### SET EXERCISE
Check every line below for the string "from", and copy the lines that contain it.

### RAW DATA
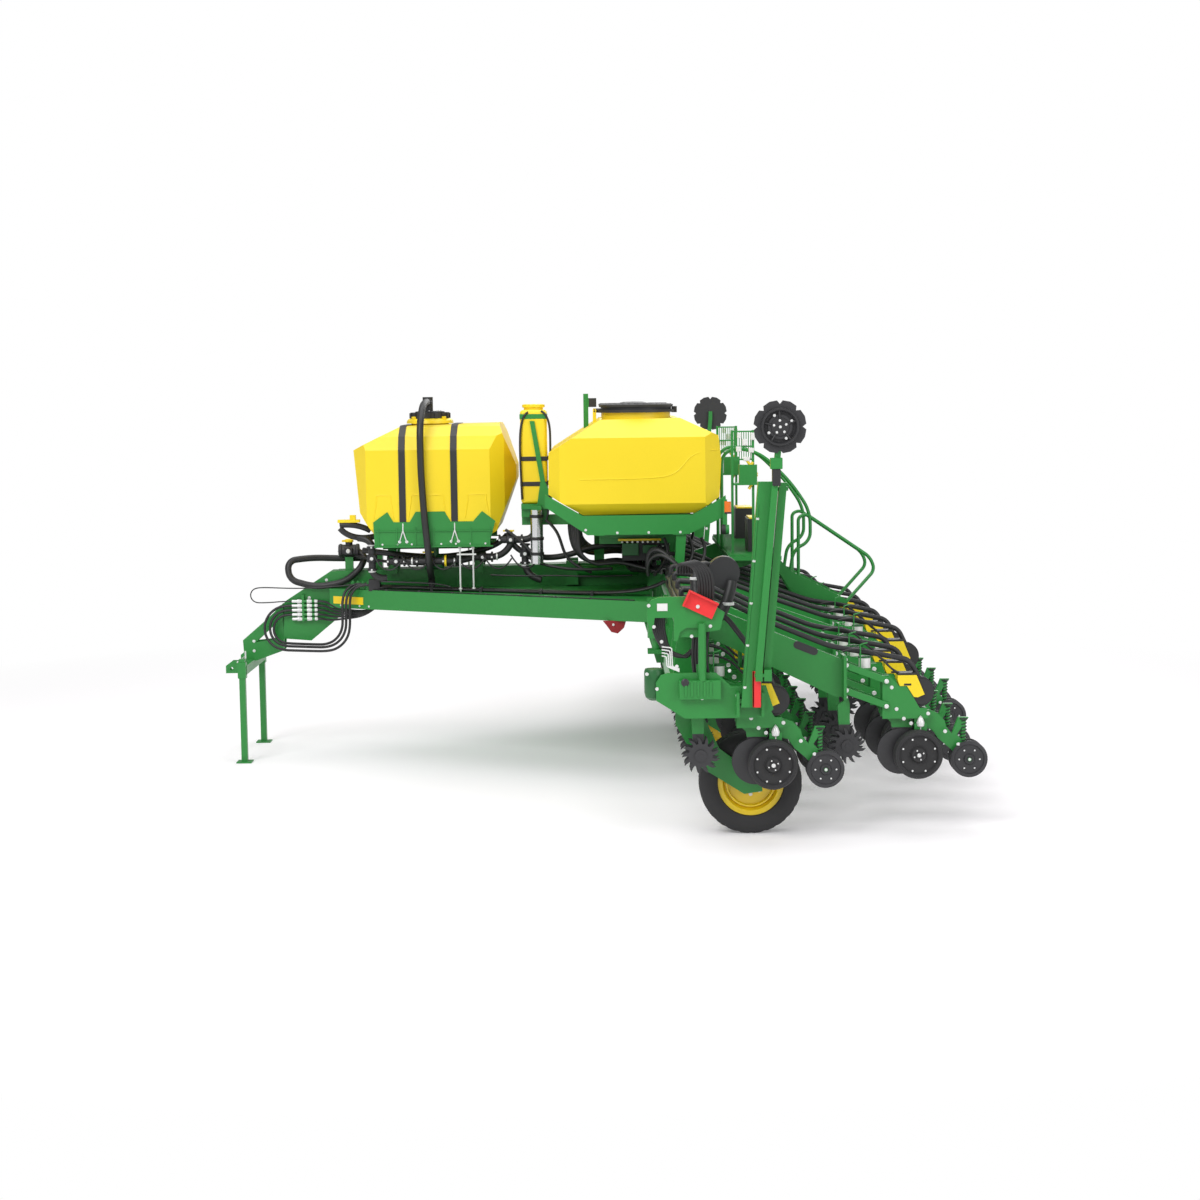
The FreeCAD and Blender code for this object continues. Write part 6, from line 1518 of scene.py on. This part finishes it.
@dataclass
class RowTrim:
    """The bolts, pivots, springs, handles, covers and small hoses of the row units.

    The harness stays inside marker_side, where the marker's rod swings by. The axles are
    measured from the bar's face, as X and Z.
    """

    word: str
    marker_side: float = 4.6
    gauge_axle: tuple[float, float] = (0.611, 0.65)
    gauge_face: float = 0.167
    closing_axle: tuple[float, float] = (1.04, 0.596)
    closing_face: float = 0.08

    def build(self) -> None:
        """Fit the trim of one section's row units."""
        spots = row_spots(self.word)
        body = section_body(self.word)
        for name, finish, slot, shape, edge in (
                ("row_pivots", ZINC, "bright_steel", self.pivots(), 0.0),
                ("row_springs", BLACK, "black_plastic", self.springs(), 0.0),
                ("row_covers", BLACK, "black_plastic", self.covers(), 0.003),
                ("row_brackets", GREEN, "green_paint", self.brackets(), 0.002),
                # The pod caps take the darker copy of the green paint, as painted shade.
                ("pod_caps", SHADE_PAINTED_GREEN, "green_paint", self.pod_caps(), 0.0)):
            Fitting(f"{name}_{self.word}", finish, body, slot).fit(shape.repeated(spots), edge)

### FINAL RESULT
The FreeCAD and Blender code for this object continues. Write part 6, from line 1518 of scene.py on. This part finishes it.
    measured from the bar's face, as X and Z.